Happy Birthday Leelo!
Or, as Seymour just said, "Can you believe it's been three years since you squeezed that little guy out?"
Anyhow, a bit of backtracking:
Friday's GGRC evaluation was hell. Leelo hit the wall right after the last post. I couldn't reschedule because the evaluation had to take place before his 3rd birthday.
It was me and Leelo and a tiny conference room with two doctors and two social workers. Leelo cried and whined and mostly refused to participate, but amazingly was still able to demonstrate what a different boy he has become in the 9 months since they saw him last. Multiple delays compared to typical three-year-olds, but steadily improving. They seemed pleased that we are doing ABA, OT, DAN diets, etc., pumped me for details, and clucked a lot during what I am guessing were "correct" answers.
As the session wore on, the lead doctor stated that Leelo would continue to be eligible for services through them. Fine, expected. He then strangely offered me the choice of two diagnoses for Leelo: mentally retarded or autistic. I, uh, chose the latter--what the fuck was that about? No one has ever mentioned anything about mental retardation to me before except the semi-useless child psychologist from a year ago who said he definitely wasn't. These GGRC people deal with ten families like us every day, so I guess springing shit like that doesn't really faze them.
They made a final attempt on one of their tests, and got him to correctly and spontaneously verbally identify about 50 percent of their picture flash cards (between yells). At last, they then declared the evaluation over (probably because my stress-sweat had stenchified the entire room). There is an additional next-steps discussion that I need to have with the social workers, but Leelo doesn't have to be there so we rescheduled for next week.
The next 24 hours were an odd bubble in time as an amazing number of errands were run, further appointments rejected by Leelo, activity books were finished and submitted in time to avoid Kinko's, Iz was retrieved from altruistic Jo, the house became not only clean but party and guest-lodgers ready, relatives arrived and were chatted with put to bed woken up and breakfasted, every pot in the kitchen was used at least once--and somehow it all got done and then the festivities were upon us.

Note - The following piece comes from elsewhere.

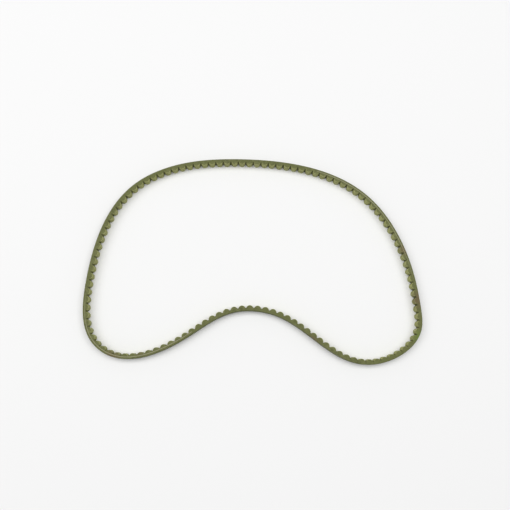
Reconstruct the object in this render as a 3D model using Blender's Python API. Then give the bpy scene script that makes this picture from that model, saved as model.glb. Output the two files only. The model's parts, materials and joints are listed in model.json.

Leelo's birthday party was a whole mess of fun. For us, anyhow. And, despite sleeping through the first half and being grumpy for the next sixth, he really seemed to enjoy the last third. Tolerated us singing to him, had fun with the jumper and parachute. Didn't eat a friggin' bite of any of the food set out for him (and I whipped up all that theoretical food somehow, excepting the pakoras which we may have for dinner tomorrow, and the meatloaf which ended up being more of a meat pile).
All the kids seemed to have a good time. Some partygoing parents may not forgive me for allowing their children unlimited access to bodypainting crayons, but the kids loved it and the party was for them. I did warn everyone to dress in grubber wear. Iz and her cousin Danielle must have gone through at least 5 design iterations, finally settling on full black face Coal Miner since it went well with the party hard-hats.
Lovely moment: sweet Moomin (age 3) asked Leelo to please not be sad during his grumpy phase. I asked Moomin if Leelo's crying made him worried (M. is a sensitive boy), and he said no, he wasn't worried, he just wanted Leelo to be happy. Earnestly, seriously. That boy is going to have the swoony girls fawning all over him in high school.
Ep's poor boy had to go home early, as he was set upon by a fast-moving fever. True vegetarian Ep was probably grateful to get away from the smell of the meat pile.
I swear it wasn't Iz moment: My extra-shy niece Leigh, who had come up from El Lay especially for Leelo's birthday, decided that she was going to use this party for her first attempt at "making friends." So, she went up to one of the other girls and said "Hello, my name is Leigh." The other girl said "So?" Thankfully Leigh didn't even notice the slight; she was too pleased with herself for having completed her mission.
Perhaps I should clarify my stance on presents and goody bags, having gotten a few wounded reactions from my rant: Anything you put thought and effort into is fine by me, be it a goody bag, letter, or art installation. Obligatory, knee-jerk, pressurized presents and party paraphernalia are what I don't cotton to. And the children seemed to get a kick out of the Chinese fingercuffs, so there.
And that's about it. Woke up today with the equivalent of the post-finals flu. Probably psychosomatic excepting the nasty sinus blockage, but Seymour kindly watched the kids most of the day anyhow while I slept and ready trashy murder mysteries and got my bearings back. Nighty night.